Your objective –
A precise retyping is required of every line from the one containing "heater_plate();" down to the one containing "obj.matrix_parent_inverse = Matrix.Identity(4)", both included, and of no other line.
Begin Dataset
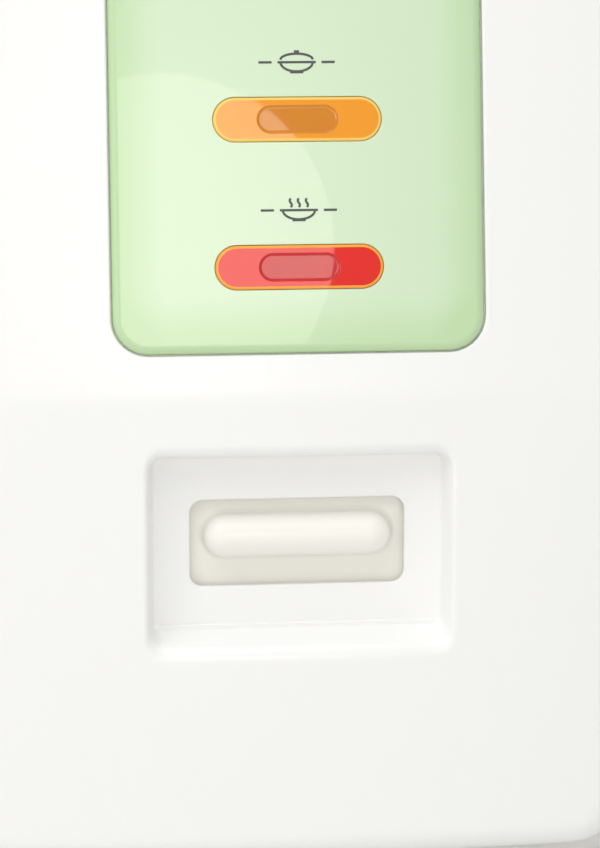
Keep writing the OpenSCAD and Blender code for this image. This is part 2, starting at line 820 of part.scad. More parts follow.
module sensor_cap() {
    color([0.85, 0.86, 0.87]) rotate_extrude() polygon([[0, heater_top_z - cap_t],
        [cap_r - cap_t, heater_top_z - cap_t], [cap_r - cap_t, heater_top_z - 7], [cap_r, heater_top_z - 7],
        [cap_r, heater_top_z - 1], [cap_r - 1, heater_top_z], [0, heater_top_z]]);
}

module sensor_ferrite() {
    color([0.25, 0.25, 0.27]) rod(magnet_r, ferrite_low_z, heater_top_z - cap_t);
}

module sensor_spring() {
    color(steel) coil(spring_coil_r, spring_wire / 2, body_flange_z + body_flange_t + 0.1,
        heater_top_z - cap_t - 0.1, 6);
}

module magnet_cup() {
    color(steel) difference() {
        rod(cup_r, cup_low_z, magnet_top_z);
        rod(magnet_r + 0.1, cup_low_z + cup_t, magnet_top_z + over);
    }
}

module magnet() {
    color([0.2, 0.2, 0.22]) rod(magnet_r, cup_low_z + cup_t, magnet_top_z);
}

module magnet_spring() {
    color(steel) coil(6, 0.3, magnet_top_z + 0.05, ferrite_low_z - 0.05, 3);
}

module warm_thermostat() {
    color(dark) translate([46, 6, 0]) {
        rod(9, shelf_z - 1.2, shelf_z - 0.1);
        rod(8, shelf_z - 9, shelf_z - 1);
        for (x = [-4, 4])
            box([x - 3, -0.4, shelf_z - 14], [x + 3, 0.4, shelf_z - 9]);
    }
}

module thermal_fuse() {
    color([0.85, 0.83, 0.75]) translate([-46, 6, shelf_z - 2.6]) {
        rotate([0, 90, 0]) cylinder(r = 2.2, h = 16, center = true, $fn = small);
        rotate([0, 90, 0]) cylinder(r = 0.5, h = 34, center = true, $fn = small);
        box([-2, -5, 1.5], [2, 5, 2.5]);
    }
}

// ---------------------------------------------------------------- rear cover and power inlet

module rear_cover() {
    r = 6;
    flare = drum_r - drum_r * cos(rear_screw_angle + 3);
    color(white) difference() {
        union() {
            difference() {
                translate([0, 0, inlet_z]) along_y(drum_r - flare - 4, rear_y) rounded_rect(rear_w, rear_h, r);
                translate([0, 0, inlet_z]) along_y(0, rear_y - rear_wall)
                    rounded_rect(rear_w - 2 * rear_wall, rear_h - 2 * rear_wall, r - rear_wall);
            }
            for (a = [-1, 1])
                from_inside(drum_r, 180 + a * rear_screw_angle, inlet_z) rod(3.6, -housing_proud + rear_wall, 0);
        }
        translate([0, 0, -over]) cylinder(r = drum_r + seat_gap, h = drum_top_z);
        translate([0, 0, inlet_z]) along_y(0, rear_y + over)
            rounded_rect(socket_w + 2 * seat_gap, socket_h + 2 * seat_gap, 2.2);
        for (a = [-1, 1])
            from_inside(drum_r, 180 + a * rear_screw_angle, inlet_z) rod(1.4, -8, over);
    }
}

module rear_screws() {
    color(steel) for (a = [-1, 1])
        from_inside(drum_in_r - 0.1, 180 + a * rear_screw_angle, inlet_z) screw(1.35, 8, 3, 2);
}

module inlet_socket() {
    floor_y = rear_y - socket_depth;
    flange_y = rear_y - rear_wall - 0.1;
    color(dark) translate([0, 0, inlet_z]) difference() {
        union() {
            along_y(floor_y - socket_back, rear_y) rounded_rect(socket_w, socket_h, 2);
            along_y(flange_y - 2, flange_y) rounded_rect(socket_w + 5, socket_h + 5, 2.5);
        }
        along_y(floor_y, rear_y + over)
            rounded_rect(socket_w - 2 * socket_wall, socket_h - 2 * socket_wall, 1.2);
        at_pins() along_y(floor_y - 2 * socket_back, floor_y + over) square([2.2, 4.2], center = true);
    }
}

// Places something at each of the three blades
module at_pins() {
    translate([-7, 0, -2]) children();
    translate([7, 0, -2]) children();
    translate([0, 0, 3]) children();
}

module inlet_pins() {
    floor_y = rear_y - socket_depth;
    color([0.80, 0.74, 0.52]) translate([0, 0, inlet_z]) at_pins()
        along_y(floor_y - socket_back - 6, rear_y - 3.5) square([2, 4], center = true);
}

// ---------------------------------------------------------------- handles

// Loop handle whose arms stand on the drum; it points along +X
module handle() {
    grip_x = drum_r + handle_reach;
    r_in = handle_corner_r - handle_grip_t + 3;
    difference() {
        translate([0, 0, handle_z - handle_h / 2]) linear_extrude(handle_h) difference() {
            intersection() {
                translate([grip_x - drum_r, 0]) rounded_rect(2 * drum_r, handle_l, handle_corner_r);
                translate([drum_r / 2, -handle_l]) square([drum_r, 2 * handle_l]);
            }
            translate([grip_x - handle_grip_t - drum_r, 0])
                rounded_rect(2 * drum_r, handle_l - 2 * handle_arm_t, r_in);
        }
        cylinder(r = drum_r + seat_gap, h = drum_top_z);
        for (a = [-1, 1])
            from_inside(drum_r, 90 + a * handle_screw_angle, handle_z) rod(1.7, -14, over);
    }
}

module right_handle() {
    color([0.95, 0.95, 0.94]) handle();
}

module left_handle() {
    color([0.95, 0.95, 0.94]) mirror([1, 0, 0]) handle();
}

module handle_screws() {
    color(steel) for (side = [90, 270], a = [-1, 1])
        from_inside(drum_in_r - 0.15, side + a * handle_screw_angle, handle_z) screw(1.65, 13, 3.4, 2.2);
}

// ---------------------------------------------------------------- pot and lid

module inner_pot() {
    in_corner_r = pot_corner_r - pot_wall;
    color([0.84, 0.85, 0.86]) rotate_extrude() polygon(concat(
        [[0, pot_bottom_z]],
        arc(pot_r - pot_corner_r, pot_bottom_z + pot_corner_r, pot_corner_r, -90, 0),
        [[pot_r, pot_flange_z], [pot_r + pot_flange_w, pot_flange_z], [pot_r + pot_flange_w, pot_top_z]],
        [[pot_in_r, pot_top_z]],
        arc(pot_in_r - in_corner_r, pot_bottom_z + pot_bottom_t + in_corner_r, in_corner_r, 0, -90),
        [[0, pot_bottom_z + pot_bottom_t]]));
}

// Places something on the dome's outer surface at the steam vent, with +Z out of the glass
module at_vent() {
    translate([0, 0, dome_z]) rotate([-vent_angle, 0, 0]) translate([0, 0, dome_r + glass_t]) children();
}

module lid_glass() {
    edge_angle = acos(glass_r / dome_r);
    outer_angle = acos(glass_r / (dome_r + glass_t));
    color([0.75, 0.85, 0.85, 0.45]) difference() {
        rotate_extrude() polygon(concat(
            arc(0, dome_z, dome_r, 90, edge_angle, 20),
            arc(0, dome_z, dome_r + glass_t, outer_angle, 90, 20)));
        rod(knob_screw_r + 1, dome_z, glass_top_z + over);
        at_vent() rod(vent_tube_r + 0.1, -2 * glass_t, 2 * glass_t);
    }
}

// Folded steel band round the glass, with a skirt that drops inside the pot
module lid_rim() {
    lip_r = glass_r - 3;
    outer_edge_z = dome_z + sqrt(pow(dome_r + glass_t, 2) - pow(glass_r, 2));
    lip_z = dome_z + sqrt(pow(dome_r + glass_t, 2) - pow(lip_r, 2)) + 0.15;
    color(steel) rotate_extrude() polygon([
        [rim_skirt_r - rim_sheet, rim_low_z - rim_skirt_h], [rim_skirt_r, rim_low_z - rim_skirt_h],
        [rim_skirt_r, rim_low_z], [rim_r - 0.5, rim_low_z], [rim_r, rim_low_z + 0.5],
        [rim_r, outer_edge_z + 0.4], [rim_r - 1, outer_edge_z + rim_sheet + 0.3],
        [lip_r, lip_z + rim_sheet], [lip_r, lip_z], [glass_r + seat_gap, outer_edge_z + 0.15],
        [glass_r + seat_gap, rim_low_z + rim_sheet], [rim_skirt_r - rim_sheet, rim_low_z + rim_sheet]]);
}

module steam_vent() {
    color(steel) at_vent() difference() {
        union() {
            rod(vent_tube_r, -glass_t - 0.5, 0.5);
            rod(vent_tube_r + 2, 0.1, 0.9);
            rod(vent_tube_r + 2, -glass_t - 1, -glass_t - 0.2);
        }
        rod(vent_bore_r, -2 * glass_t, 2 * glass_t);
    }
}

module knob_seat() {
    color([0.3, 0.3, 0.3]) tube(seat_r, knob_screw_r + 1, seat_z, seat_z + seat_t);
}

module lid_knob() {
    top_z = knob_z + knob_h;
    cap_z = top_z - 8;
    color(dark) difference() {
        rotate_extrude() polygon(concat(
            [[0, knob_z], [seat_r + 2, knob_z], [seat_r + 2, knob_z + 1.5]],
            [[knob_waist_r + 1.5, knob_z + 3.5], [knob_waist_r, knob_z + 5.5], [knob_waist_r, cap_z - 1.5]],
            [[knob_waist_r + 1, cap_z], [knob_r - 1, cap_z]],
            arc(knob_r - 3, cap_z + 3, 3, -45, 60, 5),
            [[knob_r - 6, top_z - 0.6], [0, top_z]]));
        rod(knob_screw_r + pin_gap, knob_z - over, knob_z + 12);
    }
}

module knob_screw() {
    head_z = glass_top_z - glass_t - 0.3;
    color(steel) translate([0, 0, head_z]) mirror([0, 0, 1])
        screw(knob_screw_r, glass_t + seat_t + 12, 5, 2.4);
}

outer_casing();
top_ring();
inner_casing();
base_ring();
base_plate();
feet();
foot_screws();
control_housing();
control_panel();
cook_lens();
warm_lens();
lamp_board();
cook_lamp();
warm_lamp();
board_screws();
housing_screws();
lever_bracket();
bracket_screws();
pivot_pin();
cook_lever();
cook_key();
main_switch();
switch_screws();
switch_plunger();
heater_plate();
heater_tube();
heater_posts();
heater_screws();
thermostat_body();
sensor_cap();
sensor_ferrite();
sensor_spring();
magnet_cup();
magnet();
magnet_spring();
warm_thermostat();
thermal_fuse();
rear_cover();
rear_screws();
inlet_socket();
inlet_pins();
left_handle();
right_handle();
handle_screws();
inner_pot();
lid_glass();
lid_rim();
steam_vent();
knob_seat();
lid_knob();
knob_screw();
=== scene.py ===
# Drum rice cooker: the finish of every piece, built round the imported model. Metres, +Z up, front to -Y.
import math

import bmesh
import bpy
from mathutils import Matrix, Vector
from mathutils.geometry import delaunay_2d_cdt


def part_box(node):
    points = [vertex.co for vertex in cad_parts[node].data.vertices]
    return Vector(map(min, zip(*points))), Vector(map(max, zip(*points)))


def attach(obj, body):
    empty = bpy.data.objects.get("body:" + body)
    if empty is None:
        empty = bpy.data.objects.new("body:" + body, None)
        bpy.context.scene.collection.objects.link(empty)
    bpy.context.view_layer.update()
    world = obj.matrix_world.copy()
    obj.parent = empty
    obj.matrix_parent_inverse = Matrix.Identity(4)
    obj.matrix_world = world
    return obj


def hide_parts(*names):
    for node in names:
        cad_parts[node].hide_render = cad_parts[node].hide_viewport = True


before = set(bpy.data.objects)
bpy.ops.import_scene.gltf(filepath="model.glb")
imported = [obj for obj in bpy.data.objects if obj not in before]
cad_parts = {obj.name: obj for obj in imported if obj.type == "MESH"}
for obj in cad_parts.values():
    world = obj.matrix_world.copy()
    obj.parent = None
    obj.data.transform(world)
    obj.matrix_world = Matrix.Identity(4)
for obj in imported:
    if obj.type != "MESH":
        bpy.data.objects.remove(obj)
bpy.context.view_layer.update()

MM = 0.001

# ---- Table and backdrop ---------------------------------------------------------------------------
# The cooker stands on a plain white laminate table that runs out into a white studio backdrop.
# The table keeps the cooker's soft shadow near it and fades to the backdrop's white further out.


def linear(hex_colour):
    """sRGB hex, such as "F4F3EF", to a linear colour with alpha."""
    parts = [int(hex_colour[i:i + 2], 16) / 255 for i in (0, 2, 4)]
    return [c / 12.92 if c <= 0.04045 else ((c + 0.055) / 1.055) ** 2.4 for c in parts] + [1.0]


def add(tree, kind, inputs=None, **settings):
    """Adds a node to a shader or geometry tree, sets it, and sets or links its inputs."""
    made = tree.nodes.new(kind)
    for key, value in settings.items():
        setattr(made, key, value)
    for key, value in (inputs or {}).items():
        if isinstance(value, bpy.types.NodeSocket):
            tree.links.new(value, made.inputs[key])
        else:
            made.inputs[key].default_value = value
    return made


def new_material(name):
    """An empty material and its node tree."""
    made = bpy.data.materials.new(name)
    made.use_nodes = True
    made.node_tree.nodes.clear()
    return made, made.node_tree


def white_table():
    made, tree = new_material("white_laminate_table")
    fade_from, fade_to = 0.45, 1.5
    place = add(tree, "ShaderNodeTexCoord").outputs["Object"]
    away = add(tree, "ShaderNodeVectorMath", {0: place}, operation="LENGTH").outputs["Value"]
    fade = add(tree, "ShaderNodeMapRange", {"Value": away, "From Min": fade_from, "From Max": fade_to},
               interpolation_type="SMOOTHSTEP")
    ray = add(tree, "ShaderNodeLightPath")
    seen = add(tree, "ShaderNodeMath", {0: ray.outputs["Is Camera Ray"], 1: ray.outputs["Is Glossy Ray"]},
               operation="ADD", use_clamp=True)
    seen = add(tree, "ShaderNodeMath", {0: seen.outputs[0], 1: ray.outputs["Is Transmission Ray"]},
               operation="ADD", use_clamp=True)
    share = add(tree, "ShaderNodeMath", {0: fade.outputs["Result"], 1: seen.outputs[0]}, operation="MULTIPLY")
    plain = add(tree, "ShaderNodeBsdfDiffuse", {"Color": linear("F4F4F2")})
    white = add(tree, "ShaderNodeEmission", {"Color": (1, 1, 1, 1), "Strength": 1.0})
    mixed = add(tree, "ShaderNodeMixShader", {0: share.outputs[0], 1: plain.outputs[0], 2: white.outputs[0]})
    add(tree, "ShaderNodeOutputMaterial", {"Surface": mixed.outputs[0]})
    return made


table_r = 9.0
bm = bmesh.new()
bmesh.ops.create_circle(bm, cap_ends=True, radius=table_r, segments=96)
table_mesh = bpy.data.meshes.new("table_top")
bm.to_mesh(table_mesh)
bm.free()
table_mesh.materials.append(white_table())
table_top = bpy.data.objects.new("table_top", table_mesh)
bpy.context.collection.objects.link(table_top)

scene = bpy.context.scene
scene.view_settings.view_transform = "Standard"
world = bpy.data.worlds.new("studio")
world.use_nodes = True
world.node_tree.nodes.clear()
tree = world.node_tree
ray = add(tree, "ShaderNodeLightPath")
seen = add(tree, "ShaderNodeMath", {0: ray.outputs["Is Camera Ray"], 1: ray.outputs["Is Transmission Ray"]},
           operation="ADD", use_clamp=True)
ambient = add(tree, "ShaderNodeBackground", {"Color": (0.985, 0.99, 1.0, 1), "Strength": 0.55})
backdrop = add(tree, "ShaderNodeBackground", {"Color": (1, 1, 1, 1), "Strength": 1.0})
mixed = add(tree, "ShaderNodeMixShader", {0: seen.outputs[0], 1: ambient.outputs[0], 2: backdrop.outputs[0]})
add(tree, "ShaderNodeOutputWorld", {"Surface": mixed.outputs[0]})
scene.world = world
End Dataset
Begin Dataset
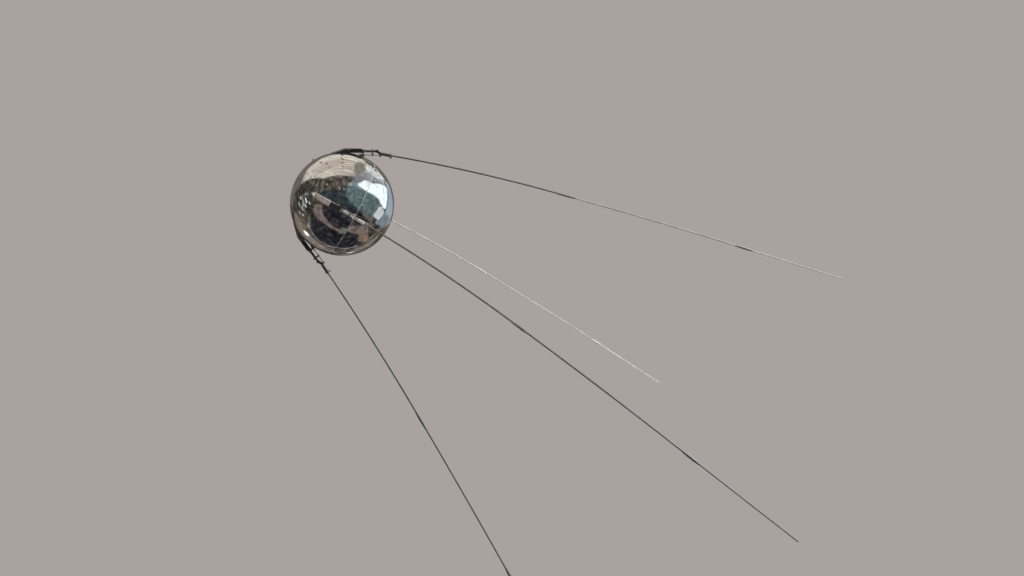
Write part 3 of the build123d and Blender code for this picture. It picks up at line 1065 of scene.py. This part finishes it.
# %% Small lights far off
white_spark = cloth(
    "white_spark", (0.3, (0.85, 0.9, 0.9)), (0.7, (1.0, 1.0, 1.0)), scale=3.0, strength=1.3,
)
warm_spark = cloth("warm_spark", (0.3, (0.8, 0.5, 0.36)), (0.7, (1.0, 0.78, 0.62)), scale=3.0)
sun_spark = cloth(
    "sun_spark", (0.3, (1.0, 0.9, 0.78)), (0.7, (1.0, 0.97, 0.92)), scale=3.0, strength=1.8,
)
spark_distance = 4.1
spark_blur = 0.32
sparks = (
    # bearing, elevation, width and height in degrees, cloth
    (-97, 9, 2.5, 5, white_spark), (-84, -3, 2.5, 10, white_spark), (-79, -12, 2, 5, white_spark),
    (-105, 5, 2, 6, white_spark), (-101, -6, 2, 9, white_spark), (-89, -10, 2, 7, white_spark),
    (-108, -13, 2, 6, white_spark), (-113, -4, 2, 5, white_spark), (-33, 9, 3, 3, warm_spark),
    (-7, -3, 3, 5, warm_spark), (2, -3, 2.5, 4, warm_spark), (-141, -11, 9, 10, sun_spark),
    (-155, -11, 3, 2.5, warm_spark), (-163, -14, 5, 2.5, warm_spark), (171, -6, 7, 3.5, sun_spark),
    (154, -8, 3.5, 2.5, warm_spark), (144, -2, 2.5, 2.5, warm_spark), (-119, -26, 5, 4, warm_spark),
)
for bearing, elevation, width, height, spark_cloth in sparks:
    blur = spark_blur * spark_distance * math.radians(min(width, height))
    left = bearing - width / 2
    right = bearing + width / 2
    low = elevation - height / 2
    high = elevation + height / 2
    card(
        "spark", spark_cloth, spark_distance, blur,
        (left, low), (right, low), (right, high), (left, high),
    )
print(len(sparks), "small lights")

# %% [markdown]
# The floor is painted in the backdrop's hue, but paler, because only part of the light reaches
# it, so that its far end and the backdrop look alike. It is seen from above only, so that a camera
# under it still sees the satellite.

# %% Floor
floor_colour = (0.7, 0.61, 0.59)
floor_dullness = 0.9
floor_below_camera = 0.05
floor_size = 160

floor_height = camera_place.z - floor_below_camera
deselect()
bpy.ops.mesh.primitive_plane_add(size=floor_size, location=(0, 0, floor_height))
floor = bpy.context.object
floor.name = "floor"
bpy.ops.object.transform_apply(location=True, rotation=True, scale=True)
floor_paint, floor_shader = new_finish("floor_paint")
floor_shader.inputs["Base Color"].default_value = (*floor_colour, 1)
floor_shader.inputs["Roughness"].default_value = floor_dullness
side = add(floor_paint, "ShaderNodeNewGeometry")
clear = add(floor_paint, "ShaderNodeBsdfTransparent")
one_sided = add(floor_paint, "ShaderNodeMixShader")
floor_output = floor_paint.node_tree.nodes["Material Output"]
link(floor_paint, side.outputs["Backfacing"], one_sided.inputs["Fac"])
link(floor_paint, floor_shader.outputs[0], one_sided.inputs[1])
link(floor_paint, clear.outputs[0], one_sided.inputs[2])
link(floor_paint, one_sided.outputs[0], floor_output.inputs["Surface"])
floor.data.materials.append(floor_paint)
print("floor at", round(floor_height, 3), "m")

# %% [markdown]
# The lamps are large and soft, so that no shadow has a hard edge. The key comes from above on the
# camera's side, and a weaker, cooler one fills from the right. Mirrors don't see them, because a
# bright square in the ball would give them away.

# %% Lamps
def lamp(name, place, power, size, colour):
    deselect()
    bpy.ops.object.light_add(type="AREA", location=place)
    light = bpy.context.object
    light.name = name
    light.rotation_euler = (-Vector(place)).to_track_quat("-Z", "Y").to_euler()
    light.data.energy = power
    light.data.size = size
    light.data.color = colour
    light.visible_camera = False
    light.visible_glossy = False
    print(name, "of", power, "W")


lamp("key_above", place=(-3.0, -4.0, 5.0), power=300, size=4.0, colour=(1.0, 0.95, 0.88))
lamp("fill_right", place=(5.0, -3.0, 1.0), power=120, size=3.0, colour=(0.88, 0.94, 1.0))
End Dataset
Begin Dataset
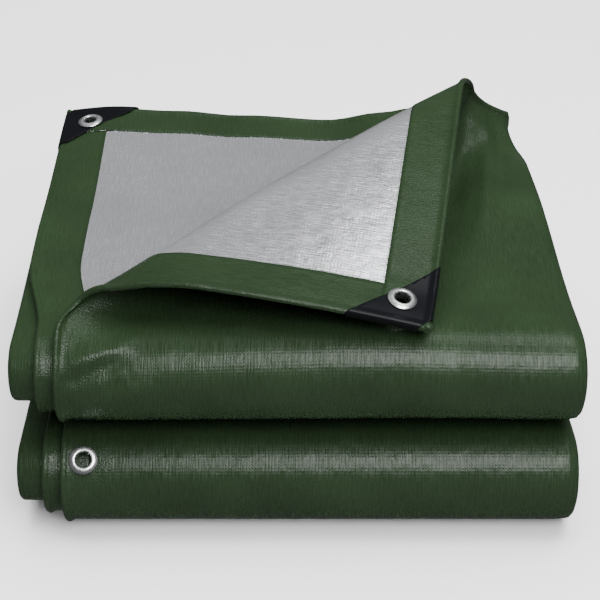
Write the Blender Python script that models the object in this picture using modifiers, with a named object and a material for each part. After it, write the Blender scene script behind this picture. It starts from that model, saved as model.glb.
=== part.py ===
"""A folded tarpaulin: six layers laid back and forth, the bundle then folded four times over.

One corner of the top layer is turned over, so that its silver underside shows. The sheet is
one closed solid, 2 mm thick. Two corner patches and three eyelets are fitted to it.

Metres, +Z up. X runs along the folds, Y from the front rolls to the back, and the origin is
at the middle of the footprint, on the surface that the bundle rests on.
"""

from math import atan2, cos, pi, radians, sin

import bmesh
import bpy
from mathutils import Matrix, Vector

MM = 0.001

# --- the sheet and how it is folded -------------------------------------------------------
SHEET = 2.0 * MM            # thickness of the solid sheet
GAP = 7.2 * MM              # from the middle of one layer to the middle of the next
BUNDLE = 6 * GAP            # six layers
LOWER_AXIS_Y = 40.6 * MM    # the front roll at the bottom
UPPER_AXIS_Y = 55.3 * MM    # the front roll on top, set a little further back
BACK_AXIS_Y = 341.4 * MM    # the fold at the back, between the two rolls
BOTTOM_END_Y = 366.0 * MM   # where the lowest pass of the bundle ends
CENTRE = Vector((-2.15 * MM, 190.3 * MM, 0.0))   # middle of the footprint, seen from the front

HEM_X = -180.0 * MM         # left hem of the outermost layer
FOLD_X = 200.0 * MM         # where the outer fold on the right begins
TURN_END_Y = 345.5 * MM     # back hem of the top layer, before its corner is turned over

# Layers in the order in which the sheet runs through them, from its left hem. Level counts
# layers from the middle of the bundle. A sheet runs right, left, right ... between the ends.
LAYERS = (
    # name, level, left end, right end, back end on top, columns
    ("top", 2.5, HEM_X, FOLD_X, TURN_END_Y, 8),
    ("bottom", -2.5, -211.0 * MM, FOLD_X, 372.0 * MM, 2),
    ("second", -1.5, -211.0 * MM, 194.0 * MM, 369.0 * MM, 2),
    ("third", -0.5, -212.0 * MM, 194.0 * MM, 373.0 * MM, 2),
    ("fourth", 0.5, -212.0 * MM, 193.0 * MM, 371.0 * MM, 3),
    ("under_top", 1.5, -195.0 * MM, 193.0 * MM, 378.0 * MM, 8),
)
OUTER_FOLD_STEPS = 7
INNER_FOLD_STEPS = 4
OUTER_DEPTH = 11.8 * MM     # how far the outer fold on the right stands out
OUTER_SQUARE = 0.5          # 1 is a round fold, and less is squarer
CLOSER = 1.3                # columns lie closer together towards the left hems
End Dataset
The output –
heater_plate();
heater_tube();
heater_posts();
heater_screws();
thermostat_body();
sensor_cap();
sensor_ferrite();
sensor_spring();
magnet_cup();
magnet();
magnet_spring();
warm_thermostat();
thermal_fuse();
rear_cover();
rear_screws();
inlet_socket();
inlet_pins();
left_handle();
right_handle();
handle_screws();
inner_pot();
lid_glass();
lid_rim();
steam_vent();
knob_seat();
lid_knob();
knob_screw();
=== scene.py ===
# Drum rice cooker: the finish of every piece, built round the imported model. Metres, +Z up, front to -Y.
import math

import bmesh
import bpy
from mathutils import Matrix, Vector
from mathutils.geometry import delaunay_2d_cdt


def part_box(node):
    points = [vertex.co for vertex in cad_parts[node].data.vertices]
    return Vector(map(min, zip(*points))), Vector(map(max, zip(*points)))


def attach(obj, body):
    empty = bpy.data.objects.get("body:" + body)
    if empty is None:
        empty = bpy.data.objects.new("body:" + body, None)
        bpy.context.scene.collection.objects.link(empty)
    bpy.context.view_layer.update()
    world = obj.matrix_world.copy()
    obj.parent = empty
    obj.matrix_parent_inverse = Matrix.Identity(4)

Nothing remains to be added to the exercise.